A gardener and a chef team up with advice on growing and serving lettuce.
Courtesy of Linda Weiss
Lettuce likes it cool, says Anne Moore, the gardener, explaining how to grow the popular salad veggie. You will get your best stand of lettuce if the nighttime temperatures are below 70 F. (21 C).
Another deterrent to germination is planting the seeds too deep. Lettuce seeds need light to sprout, so barely cover the seeds with a thin sifting of soil.
You can scatter seed over a garden bed, row, or a container. Once the lettuce is up and growing, thin the little plants so that they have about seven inches between them. If you are growing a heading type, such as Buttercrunch, the plants should be 12 inches apart.
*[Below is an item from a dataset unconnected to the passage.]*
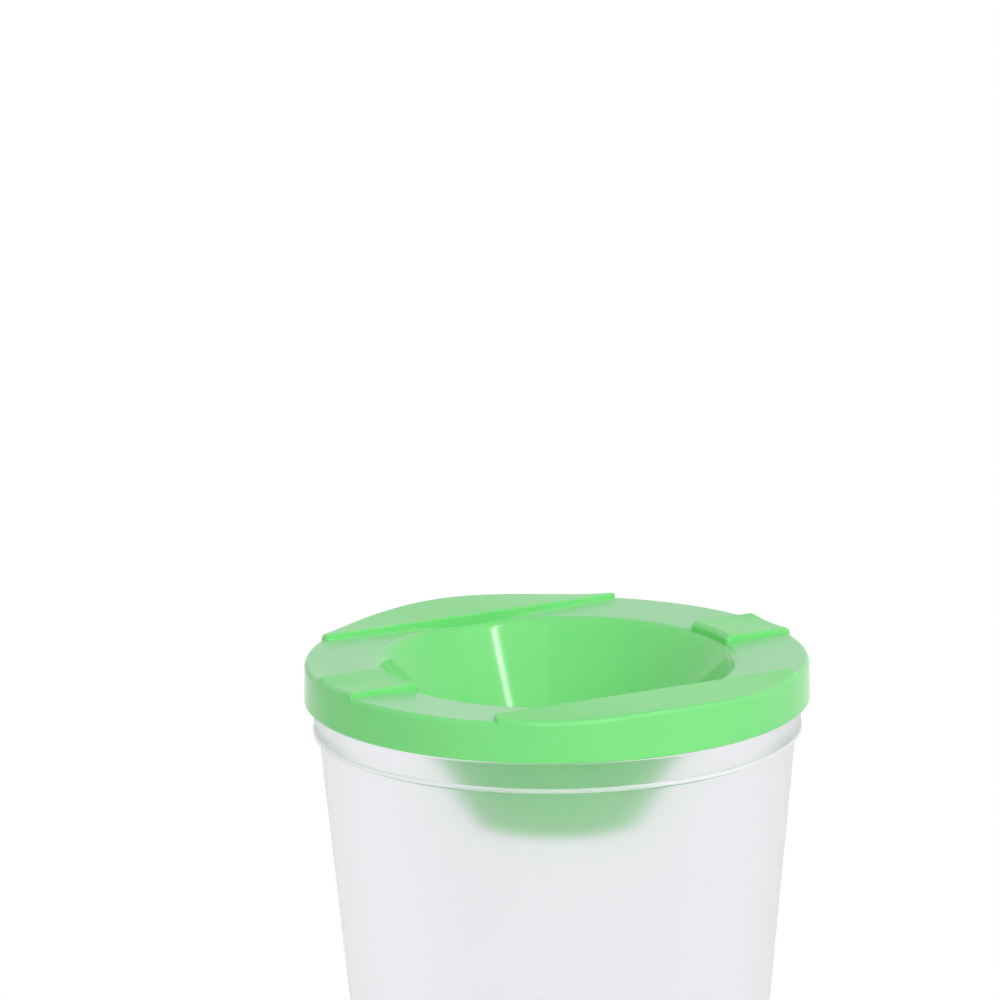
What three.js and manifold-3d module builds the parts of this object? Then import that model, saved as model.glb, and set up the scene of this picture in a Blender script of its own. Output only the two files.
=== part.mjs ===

Lettuce needs a good deal of water, by way of faucet or rain, to grow into a decent cutting crop. Nitrogen is also essential for good leafy growth.
Use thick mulch, once the plants are up, to keep the soil cool and damp.
If the days turn to summer and the temperatures skyrocket, your lettuce crop will bolt. Bolting is just another garden word for sending up a seed stalk. Once this happens, the lettuce will develop a bitter taste and should be tossed on the compost pile.
But even if you live in a hot climate, you can get a quick crop of homegrown lettuce if you are careful in choosing the seed to plant,. It only takes a week or two for the seed to push little green plants up out of the ground. Some heat-tolerant lettuces include Deer Tongue, Bronze Mignonette, Oakleaf, and Buttercrunch, my personal favorite. All are somewhat slow to bolt.
During the warmer days of summer, shading the plants becomes more important. Using a shade cloth to enclose your lettuce bed will help keep the plants cooler and will keep insects off the leaves.